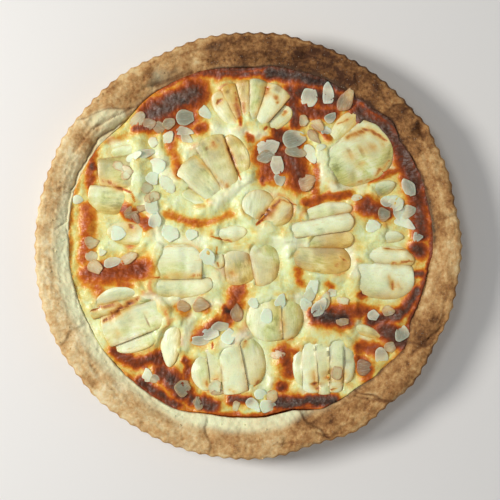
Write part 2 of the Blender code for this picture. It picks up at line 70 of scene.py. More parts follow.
def layered(points, size, octaves, seed=0):
    total, strength = np.zeros(len(points)), 1.0
    for octave in range(octaves):
        turned = points[:, [1, 2, 0]] if octave % 2 else points
        total += strength * noise(turned, size / 2**octave, seed + octave)
        strength *= 0.5
    return total / (2.0 - 0.5 ** (octaves - 1))


def rough(points, size, octaves, seed, like):
    # Layered noise in the shape of another field.
    return layered(points, size, octaves, seed).reshape(like.shape)


def bubbles(points, size, seed=0):
    # Round bumps of uneven size, 0 to 1 in height.
    cell = np.floor(points[:, :2] / size).astype(np.int64)
    height = np.zeros(len(points))
    for dx in (-1, 0, 1):
        for dy in (-1, 0, 1):
            ix, iy = cell[:, 0] + dx, cell[:, 1] + dy
            centre = np.stack([ix, iy], 1) + 0.5
            centre += 0.38 * np.stack([latticeValues(ix, iy, 1, seed), latticeValues(ix, iy, 2, seed)], 1)
            reach = 0.5 + 0.2 * latticeValues(ix, iy, 3, seed)
            away = np.linalg.norm(points[:, :2] / size - centre, axis=1) / reach
            height = np.maximum(height, reach * 1.6 * np.sqrt(np.clip(1.0 - away**2, 0.0, 1.0)))
    return height


def flat(x, y, z=0.0):
    return np.stack([x, y, np.broadcast_to(z, x.shape)], axis=-1).reshape(-1, 3).astype(float)


def turnBetween(angle, centre):
    return (angle - centre + 180.0) % 360.0 - 180.0


def aroundRim(table, angle):
    # Eases from one reading to the next round the tart.
    angles = np.array([row[0] for row in table] + [table[0][0] + 360.0])
    values = np.array([row[1] for row in table] + [table[0][1]])
    wrapped = (angle - angles[0]) % 360.0 + angles[0]
    place = np.clip(np.searchsorted(angles, wrapped, side="right") - 1, 0, len(table) - 1)
    low, high = angles[place], angles[place + 1]
    share = smooth((wrapped - low) / (high - low), 0.0, 1.0)
    return values[place] + (values[place + 1] - values[place]) * share


def alongLine(x, y, x0, y0, x1, y1):
    # How far along a line the nearest place on it is, 0 to 1, and the distance to it.
    dx, dy = x1 - x0, y1 - y0
    share = np.clip(((x - x0) * dx + (y - y0) * dy) / max(dx * dx + dy * dy, 1e-9), 0.0, 1.0)
    return share, np.hypot(x - x0 - share * dx, y - y0 - share * dy)


def strokes(x, y, rows):
    # The strongest of some soft strokes: two ends, a radius and a strength each.
    field = np.zeros(x.shape)
    for x0, y0, x1, y1, radius, strength in rows:
        share, away = alongLine(x, y, x0, y0, x1, y1)
        field = np.maximum(field, strength * (1.0 - smooth(away, 0.0, 2.0 * radius)))
    return field


def thinLines(x, y, rows, spread=1.0):
    # Soft lines and patches that taper to both ends: two ends, a radius and a strength each.
    field = np.zeros(x.shape)
    for x0, y0, x1, y1, radius, strength in rows:
        share, away = alongLine(x, y, x0, y0, x1, y1)
        reach = spread * radius * (0.45 + 0.75 * np.sin(math.pi * (0.1 + 0.8 * share)))
        field = np.maximum(field, strength * np.exp(-((away / reach) ** 2)))
    return field


# Meshes

def meshPiece(name, points, faces, finish, values=None, replaced=()):
    mesh = bpy.data.meshes.new(name)
    mesh.from_pydata((points * toMetres).tolist(), [], faces if isinstance(faces, list) else faces.tolist())
    for key, value in (values or {}).items():
        kind, field = ("FLOAT_VECTOR", "vector") if value.ndim == 2 else ("FLOAT", "value")
        attribute = mesh.attributes.new(key, kind, "POINT")
        attribute.data.foreach_set(field, value.ravel().astype(float))
    mesh.materials.append(finish)
    mesh.shade_smooth()
    piece = bpy.data.objects.new(name, mesh)
    bpy.context.scene.collection.objects.link(piece)
    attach(piece, "root")
    if replaced:
        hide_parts(*replaced)
    return piece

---

**TASK DETAILS**.
Everything from the first line of the data through the line containing "return total /" should be echoed exactly. Add nothing.

**TASK RESPONSE**.
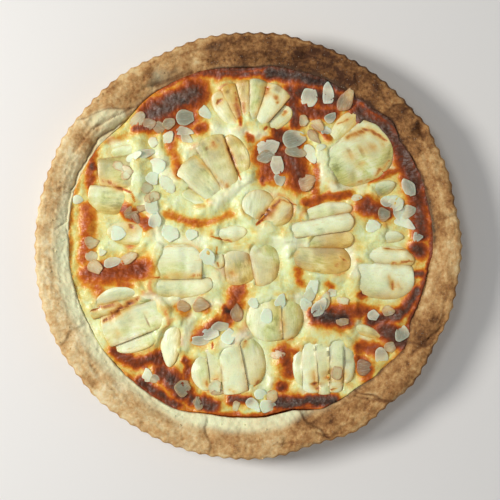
Write part 2 of the Blender code for this picture. It picks up at line 70 of scene.py. More parts follow.
def layered(points, size, octaves, seed=0):
    total, strength = np.zeros(len(points)), 1.0
    for octave in range(octaves):
        turned = points[:, [1, 2, 0]] if octave % 2 else points
        total += strength * noise(turned, size / 2**octave, seed + octave)
        strength *= 0.5
    return total / (2.0 - 0.5 ** (octaves - 1))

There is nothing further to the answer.